[start]

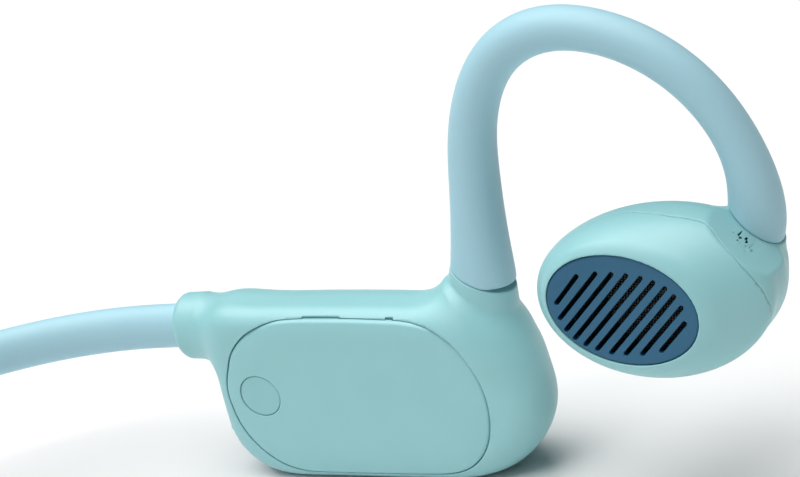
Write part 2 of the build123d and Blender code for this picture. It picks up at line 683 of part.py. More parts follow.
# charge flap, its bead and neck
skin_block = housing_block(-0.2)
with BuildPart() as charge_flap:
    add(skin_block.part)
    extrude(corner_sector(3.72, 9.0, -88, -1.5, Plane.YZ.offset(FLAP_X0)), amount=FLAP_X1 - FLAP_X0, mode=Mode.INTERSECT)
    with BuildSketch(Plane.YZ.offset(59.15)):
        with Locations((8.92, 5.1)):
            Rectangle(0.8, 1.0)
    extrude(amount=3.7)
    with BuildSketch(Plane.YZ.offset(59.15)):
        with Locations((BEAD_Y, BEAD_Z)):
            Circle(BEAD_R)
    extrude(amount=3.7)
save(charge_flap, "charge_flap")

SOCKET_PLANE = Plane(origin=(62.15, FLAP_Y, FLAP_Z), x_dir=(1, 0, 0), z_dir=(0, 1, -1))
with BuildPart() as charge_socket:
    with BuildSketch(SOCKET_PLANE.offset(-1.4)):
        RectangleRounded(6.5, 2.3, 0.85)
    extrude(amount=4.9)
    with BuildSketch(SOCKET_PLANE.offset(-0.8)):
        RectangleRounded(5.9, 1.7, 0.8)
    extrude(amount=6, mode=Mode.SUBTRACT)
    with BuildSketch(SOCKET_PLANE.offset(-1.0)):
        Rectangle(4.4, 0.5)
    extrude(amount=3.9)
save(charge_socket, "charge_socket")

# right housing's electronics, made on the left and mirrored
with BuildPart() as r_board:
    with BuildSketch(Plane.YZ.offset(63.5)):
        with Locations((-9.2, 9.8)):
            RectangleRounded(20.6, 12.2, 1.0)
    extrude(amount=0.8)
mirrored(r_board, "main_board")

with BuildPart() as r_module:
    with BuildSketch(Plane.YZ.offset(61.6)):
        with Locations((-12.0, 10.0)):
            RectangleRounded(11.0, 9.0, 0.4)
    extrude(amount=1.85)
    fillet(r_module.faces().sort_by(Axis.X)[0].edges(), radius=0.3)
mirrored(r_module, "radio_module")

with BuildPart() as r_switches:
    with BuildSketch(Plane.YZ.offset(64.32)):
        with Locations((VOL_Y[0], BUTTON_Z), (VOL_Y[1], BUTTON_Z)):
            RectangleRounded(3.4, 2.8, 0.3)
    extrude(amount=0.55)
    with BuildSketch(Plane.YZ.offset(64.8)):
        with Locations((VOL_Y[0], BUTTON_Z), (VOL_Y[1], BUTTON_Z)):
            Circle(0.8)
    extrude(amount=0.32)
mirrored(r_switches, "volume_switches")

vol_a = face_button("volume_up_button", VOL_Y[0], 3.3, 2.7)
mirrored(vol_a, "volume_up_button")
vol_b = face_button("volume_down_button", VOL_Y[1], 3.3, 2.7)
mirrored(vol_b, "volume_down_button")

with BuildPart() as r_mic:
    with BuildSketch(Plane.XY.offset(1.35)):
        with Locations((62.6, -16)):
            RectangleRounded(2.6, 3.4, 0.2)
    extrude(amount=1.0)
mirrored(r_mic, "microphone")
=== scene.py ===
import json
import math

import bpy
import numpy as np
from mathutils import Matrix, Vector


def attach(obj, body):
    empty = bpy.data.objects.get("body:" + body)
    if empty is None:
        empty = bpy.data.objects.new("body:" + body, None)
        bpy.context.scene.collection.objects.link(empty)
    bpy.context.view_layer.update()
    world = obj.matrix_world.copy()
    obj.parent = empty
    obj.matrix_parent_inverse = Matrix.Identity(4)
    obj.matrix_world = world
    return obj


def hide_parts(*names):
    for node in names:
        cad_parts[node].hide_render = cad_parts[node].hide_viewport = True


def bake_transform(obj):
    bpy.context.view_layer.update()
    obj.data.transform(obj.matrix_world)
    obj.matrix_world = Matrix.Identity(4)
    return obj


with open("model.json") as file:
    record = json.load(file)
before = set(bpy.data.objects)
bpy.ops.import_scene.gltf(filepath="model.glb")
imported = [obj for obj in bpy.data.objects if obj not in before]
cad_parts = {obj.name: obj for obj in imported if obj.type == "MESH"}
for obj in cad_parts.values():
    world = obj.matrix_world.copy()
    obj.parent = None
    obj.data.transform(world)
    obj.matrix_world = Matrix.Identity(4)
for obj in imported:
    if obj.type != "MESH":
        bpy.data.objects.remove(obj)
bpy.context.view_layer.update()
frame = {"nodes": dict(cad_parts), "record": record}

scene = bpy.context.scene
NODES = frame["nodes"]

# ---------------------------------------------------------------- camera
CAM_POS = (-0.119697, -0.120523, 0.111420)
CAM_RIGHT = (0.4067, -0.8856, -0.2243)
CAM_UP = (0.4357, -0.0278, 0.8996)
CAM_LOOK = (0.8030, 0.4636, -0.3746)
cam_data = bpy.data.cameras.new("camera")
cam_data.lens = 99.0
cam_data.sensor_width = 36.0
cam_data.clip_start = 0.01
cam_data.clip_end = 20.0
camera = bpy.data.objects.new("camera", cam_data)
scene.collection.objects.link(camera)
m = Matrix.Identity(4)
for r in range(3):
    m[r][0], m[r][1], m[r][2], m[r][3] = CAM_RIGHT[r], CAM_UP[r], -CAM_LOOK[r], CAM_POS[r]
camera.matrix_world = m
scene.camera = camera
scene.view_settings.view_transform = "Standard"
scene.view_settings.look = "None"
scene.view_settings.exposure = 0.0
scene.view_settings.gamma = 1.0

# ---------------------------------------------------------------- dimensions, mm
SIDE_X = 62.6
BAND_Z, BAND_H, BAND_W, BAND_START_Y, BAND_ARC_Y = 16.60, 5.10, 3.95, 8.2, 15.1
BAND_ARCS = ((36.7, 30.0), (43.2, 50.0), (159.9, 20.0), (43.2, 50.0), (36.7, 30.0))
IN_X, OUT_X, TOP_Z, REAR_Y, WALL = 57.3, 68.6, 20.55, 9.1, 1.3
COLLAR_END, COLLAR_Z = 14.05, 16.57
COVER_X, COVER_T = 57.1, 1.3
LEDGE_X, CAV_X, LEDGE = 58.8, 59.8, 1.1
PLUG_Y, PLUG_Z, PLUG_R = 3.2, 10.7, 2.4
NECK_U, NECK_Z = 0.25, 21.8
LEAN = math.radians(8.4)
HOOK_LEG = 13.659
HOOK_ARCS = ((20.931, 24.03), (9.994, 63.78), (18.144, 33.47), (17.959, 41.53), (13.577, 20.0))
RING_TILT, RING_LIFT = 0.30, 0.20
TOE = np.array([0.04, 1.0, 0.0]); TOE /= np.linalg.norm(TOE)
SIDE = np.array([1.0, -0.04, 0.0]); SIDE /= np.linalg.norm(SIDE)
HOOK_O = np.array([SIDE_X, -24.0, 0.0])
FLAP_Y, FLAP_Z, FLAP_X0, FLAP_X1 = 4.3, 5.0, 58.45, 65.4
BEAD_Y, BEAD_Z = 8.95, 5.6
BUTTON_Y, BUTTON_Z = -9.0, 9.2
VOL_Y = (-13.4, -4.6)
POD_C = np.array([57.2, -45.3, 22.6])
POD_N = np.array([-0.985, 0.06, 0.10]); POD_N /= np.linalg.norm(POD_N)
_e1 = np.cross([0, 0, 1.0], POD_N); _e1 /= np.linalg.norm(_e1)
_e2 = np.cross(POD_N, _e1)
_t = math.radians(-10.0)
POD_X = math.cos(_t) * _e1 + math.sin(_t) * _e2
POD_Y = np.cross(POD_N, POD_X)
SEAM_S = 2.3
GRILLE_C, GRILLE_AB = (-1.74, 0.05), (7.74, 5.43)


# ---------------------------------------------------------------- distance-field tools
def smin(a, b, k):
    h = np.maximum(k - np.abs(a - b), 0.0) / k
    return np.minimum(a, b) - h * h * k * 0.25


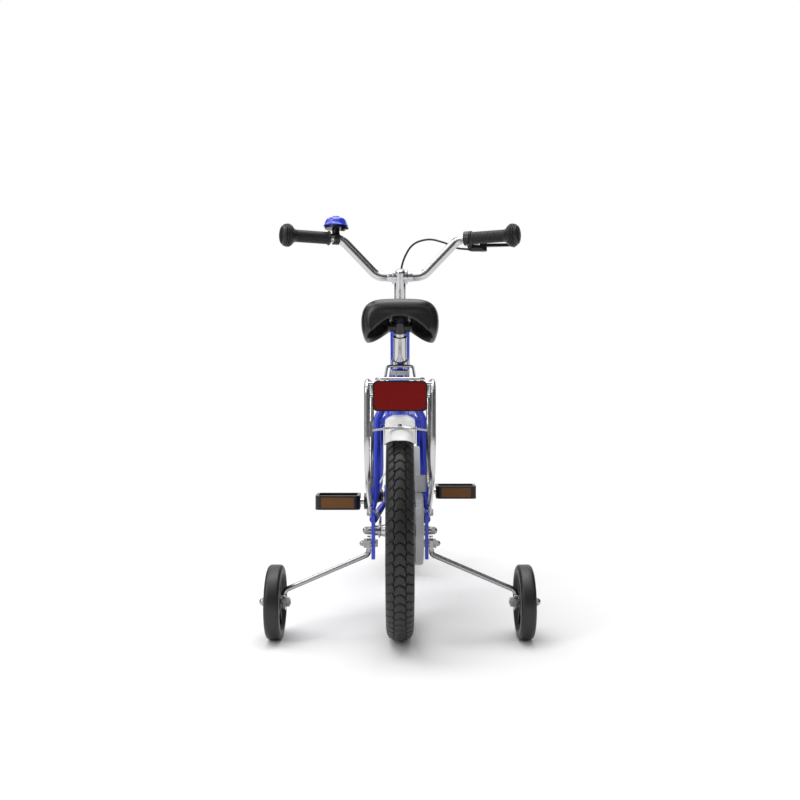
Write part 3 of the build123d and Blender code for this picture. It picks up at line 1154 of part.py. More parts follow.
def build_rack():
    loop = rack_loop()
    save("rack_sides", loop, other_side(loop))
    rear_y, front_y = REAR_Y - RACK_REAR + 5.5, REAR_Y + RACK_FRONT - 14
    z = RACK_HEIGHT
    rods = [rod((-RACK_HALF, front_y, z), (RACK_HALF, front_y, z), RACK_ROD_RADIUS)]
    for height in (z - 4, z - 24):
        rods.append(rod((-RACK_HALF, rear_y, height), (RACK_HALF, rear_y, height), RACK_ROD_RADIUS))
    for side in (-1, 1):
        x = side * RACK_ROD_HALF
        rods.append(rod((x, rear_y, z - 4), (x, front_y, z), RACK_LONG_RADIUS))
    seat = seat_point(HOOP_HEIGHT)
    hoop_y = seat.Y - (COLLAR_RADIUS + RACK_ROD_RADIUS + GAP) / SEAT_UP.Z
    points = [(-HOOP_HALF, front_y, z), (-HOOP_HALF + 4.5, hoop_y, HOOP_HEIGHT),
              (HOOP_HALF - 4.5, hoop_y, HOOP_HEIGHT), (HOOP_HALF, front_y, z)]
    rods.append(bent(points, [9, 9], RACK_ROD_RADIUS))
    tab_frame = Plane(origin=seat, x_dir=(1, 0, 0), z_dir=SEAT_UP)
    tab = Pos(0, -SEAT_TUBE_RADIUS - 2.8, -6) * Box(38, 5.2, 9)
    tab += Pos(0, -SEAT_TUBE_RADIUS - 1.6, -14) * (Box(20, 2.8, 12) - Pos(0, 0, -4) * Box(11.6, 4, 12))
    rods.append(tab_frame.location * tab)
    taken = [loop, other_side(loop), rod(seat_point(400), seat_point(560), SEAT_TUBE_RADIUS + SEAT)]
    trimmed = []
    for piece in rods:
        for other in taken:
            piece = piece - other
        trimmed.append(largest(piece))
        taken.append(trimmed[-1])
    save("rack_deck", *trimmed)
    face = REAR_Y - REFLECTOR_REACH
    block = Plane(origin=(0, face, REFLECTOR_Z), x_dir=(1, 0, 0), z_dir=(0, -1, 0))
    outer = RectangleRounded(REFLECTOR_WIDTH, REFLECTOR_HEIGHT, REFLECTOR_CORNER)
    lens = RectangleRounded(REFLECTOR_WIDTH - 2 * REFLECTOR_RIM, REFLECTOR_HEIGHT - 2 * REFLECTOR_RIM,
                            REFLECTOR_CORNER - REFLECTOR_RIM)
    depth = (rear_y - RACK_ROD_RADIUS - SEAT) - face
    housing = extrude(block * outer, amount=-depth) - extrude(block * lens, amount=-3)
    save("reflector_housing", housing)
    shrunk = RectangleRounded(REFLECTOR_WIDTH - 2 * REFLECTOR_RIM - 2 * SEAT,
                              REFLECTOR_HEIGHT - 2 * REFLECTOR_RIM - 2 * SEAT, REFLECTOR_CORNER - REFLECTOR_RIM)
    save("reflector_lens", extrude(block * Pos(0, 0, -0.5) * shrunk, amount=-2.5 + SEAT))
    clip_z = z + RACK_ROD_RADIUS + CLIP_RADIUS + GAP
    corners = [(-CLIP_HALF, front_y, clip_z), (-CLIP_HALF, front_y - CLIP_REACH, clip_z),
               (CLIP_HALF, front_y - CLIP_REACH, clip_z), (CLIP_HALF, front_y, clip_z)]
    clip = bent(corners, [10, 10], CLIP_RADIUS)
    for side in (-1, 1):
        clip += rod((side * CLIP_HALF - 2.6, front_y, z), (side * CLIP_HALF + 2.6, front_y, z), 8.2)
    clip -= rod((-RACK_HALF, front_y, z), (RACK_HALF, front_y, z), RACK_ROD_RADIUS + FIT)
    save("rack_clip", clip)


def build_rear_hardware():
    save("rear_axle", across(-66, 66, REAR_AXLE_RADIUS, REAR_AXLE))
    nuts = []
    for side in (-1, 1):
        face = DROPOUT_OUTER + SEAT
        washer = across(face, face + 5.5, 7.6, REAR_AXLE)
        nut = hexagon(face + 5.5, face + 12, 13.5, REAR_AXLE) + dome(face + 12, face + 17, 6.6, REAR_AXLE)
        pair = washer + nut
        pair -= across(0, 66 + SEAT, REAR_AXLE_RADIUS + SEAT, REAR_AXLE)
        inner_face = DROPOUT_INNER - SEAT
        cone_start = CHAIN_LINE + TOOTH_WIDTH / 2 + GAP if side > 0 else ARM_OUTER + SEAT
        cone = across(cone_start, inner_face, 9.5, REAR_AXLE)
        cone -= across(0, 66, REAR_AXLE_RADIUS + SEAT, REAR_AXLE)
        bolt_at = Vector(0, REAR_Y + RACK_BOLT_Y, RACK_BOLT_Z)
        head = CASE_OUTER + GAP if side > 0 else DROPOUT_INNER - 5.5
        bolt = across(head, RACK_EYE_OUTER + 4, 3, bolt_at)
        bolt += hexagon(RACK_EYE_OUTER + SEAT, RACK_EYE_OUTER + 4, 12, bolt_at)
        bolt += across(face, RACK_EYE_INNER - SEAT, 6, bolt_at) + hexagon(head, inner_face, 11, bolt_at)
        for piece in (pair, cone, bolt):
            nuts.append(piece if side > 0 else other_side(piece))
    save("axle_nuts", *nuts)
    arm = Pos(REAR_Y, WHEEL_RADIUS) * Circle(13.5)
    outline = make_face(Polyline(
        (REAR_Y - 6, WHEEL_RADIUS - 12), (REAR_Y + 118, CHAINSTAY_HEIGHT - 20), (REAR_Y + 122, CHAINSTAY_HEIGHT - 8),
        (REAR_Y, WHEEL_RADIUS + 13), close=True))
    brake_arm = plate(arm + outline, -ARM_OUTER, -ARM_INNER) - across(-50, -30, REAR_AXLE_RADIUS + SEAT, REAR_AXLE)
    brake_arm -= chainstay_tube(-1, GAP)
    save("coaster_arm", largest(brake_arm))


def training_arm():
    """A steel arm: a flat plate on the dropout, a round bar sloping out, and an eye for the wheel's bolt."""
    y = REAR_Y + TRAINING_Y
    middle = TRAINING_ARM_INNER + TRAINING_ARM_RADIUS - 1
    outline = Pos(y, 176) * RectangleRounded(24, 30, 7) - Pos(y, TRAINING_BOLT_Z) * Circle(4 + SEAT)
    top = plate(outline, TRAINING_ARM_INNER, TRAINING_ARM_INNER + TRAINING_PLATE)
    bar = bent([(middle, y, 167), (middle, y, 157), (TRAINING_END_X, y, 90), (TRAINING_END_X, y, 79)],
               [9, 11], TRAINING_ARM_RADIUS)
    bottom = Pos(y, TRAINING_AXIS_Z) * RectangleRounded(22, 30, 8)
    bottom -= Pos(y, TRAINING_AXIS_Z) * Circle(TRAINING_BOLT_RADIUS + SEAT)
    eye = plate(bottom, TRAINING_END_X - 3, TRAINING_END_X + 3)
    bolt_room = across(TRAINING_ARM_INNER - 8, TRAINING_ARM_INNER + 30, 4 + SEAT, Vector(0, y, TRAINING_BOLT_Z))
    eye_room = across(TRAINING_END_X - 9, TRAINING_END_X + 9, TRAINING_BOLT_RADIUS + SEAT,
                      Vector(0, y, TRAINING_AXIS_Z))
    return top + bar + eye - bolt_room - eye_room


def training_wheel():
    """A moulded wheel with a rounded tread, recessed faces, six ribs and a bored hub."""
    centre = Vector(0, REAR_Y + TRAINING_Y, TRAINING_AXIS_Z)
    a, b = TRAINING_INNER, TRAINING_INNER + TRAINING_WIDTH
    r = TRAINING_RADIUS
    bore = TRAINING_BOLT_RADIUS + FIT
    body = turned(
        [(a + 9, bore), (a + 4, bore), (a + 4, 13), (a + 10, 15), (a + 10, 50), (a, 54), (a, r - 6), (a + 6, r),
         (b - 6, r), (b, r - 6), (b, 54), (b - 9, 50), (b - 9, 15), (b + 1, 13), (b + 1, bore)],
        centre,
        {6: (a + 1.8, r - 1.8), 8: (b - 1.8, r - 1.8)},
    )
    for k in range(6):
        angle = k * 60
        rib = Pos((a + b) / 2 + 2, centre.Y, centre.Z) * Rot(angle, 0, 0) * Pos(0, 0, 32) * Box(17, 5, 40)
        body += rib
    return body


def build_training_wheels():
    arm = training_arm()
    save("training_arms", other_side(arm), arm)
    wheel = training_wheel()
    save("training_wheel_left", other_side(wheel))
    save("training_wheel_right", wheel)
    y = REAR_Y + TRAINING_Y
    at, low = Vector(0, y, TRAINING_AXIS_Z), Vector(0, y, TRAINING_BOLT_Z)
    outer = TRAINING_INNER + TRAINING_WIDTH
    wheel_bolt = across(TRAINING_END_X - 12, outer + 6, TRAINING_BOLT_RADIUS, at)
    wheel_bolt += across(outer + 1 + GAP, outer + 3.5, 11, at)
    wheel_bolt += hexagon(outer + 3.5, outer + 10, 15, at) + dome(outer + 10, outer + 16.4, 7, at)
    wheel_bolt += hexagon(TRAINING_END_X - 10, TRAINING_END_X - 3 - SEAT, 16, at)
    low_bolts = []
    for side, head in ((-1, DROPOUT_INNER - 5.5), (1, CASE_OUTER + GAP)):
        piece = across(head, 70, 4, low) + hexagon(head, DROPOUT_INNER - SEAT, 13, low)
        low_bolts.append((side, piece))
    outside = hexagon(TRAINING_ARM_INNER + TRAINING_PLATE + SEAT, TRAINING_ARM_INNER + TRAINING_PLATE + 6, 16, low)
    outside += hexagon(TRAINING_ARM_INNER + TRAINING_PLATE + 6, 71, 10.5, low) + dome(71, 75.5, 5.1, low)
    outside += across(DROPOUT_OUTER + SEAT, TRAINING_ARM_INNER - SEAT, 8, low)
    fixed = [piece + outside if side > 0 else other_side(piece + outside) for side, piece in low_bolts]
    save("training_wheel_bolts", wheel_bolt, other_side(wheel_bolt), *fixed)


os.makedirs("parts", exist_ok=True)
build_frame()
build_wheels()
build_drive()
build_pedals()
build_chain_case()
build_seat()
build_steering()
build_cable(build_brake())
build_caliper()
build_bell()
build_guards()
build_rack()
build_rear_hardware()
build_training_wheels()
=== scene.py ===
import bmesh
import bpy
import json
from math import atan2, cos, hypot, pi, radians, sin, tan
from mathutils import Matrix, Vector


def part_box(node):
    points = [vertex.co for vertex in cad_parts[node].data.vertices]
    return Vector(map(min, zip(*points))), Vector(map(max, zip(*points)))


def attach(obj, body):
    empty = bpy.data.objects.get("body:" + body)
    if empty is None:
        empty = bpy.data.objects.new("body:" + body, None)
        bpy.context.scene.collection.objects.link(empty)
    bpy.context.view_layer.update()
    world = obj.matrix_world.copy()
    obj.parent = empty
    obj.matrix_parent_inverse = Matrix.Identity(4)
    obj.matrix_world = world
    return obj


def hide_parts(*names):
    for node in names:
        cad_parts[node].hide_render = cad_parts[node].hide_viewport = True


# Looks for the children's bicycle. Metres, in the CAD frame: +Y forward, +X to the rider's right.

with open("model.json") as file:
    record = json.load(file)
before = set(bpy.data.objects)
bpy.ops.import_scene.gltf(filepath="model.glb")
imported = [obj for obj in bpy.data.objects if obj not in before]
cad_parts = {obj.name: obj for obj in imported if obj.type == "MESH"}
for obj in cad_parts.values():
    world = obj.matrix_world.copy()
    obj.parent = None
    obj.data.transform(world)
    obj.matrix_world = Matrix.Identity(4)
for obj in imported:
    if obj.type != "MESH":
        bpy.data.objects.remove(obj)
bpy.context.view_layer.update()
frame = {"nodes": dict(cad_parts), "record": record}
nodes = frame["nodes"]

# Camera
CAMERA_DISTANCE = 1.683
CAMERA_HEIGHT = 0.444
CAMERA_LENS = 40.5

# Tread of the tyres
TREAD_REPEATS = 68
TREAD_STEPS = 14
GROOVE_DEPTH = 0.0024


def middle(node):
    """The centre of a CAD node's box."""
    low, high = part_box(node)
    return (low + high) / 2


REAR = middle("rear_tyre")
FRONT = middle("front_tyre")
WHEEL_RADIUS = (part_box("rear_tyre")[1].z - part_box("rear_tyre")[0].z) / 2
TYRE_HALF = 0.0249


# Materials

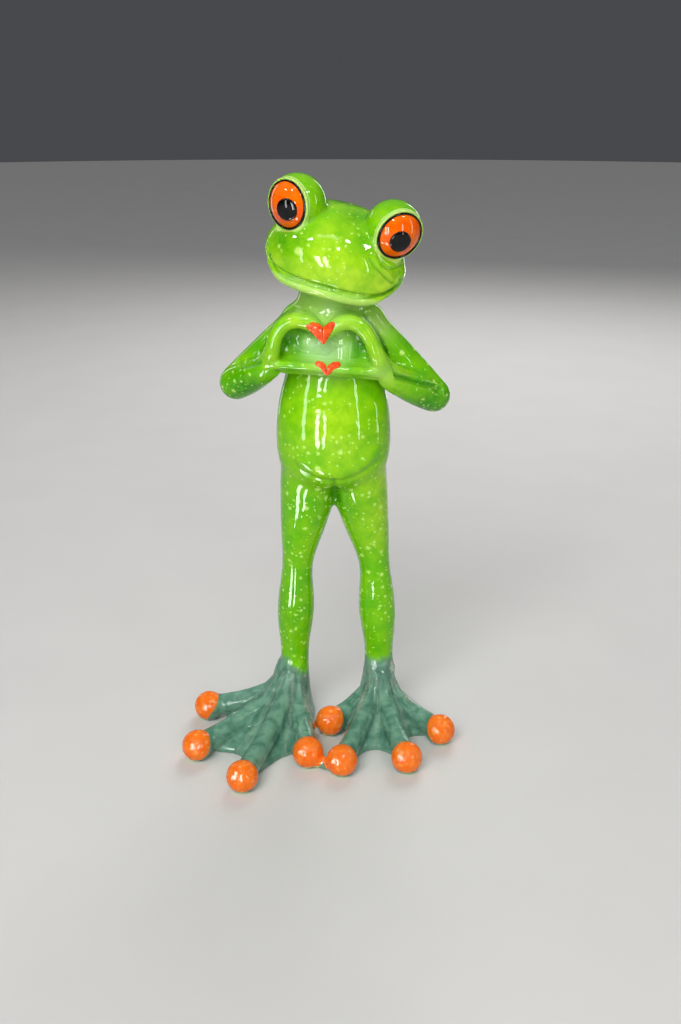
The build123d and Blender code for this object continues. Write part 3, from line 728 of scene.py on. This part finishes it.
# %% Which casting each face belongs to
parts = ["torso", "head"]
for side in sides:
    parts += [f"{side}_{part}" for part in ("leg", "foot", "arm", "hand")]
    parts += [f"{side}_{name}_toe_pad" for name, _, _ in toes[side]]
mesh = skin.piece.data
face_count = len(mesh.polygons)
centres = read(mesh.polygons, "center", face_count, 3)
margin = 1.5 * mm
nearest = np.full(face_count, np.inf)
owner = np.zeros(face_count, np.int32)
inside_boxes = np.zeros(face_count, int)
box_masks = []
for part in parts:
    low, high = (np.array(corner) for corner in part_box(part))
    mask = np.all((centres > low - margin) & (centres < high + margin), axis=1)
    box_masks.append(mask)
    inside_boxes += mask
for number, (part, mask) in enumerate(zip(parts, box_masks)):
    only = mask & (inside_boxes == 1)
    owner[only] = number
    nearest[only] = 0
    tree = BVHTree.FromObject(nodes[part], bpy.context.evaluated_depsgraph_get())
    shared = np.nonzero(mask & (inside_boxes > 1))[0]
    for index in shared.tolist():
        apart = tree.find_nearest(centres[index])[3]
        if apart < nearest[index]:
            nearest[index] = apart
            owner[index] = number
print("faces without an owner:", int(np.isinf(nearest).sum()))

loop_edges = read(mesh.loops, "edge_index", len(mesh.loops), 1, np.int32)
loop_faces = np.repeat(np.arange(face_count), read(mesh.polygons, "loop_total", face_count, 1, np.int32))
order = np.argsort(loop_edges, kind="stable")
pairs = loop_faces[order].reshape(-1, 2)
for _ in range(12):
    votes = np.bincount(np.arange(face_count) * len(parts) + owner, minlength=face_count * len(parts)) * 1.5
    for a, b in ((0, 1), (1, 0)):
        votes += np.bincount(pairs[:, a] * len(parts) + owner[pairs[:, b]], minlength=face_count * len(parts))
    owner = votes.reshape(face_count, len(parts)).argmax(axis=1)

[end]

**WHAT TO WORK ON**
From the entries above, collect every line with the string "More" in it.

**SOLVED EXERCISE**
Write part 2 of the build123d and Blender code for this picture. It picks up at line 683 of part.py. More parts follow.
Write part 3 of the build123d and Blender code for this picture. It picks up at line 1154 of part.py. More parts follow.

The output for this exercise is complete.